The observed magnetic moment of the complex $$[Mn(NCS)_6]^{x-}$$ is 6.06 BM. The numerical value of x is _____.

We are given that the magnetic moment of $$[Mn(NCS)_6]^{x-}$$ is 6.06 BM.

Using the spin-only magnetic moment formula $$\mu = \sqrt{n(n+2)}$$ BM, where $$n$$ is the number of unpaired electrons:

$$6.06 = \sqrt{n(n+2)}$$, so $$36.72 = n(n+2)$$.

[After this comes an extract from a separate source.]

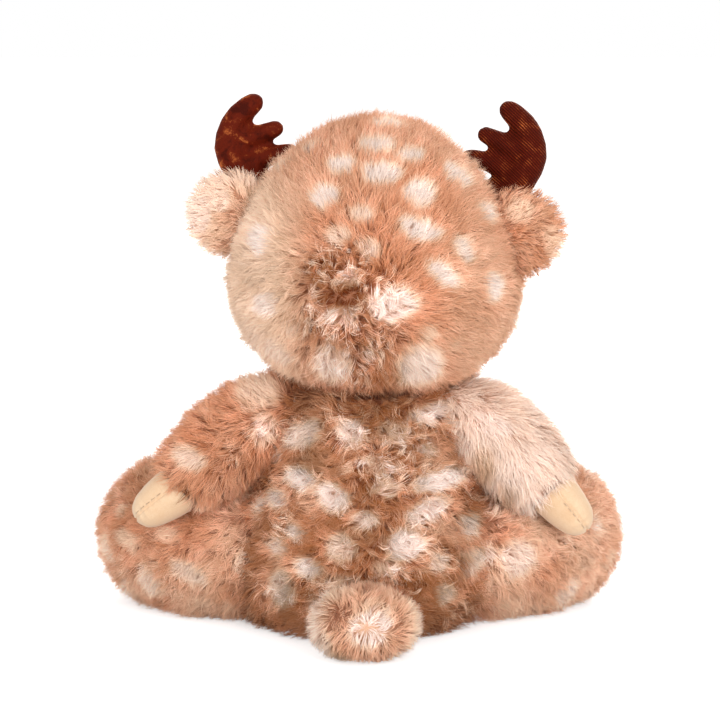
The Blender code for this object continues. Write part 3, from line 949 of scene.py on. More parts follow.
@dataclass
class Coat:
    """Pile that grows out of a skin, combed and coloured strand by strand."""

    skin: Skin
    pile: Pile
    comb: Callable[[Array, Array], Array]
    dye: Dye
    seed: int
    reach: Callable[[Array], Array] = even
    segments: int = 3
    dye_share: float = 0.85
    bleed: float = 0.0006
    pale_share: float = 0.34
    pale_gain: float = 0.70
    pale_light: float = 0.50
    tone_spread: float = 0.045
    shade_spread: float = 0.07
    wisp_spread: float = 0.09

    def covered(self, points: Array, lines: Array) -> Array:
        """Which points of the skin are covered by another piece.

        Args:
            points: the skin's points.
            lines: their normals.

        Returns:
            One where covered and nought where open.
        """
        low = points.min(axis=0) - 0.01
        high = points.max(axis=0) + 0.01
        hidden = np.zeros(len(points))
        for name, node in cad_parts.items():
            corner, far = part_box(name)
            away = (np.array(far) < low).any() or (np.array(corner) > high).any()
            if name == self.skin.node or away:
                continue
            tree = tree_of(node)
            for k in np.flatnonzero(hidden == 0.0):
                ahead = Vector(points[k] + lines[k] * 0.0035)
                found = tree.find_nearest(ahead, 0.02)
                if found[0] is not None and (ahead - found[0]).dot(found[1]) < 0.0:
                    hidden[k] = 1.0
        return hidden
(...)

For $$n = 5$$: $$5(5+2) = 35$$, giving $$\mu = \sqrt{35} = 5.92$$ BM. The observed value of 6.06 BM is slightly higher than the spin-only value due to orbital contribution, which is characteristic of high-spin $$d^5$$ systems. So we have $$n = 5$$ unpaired electrons.

Now, $$Mn^{2+}$$ has the electronic configuration $$[Ar] 3d^5$$, which gives 5 unpaired electrons. Since $$NCS^-$$ is a weak field ligand, no pairing occurs in the high-spin octahedral complex, giving configuration $$t_{2g}^3 e_g^2$$ with 5 unpaired electrons. This matches.

Each $$NCS^-$$ ligand has a charge of $$-1$$. With 6 ligands, total ligand charge = $$-6$$. The overall charge on the complex is $$x-$$:

$$+2 + 6(-1) = -x$$, so $$-4 = -x$$, giving $$x = 4$$.

Hence, the answer is $$x = 4$$.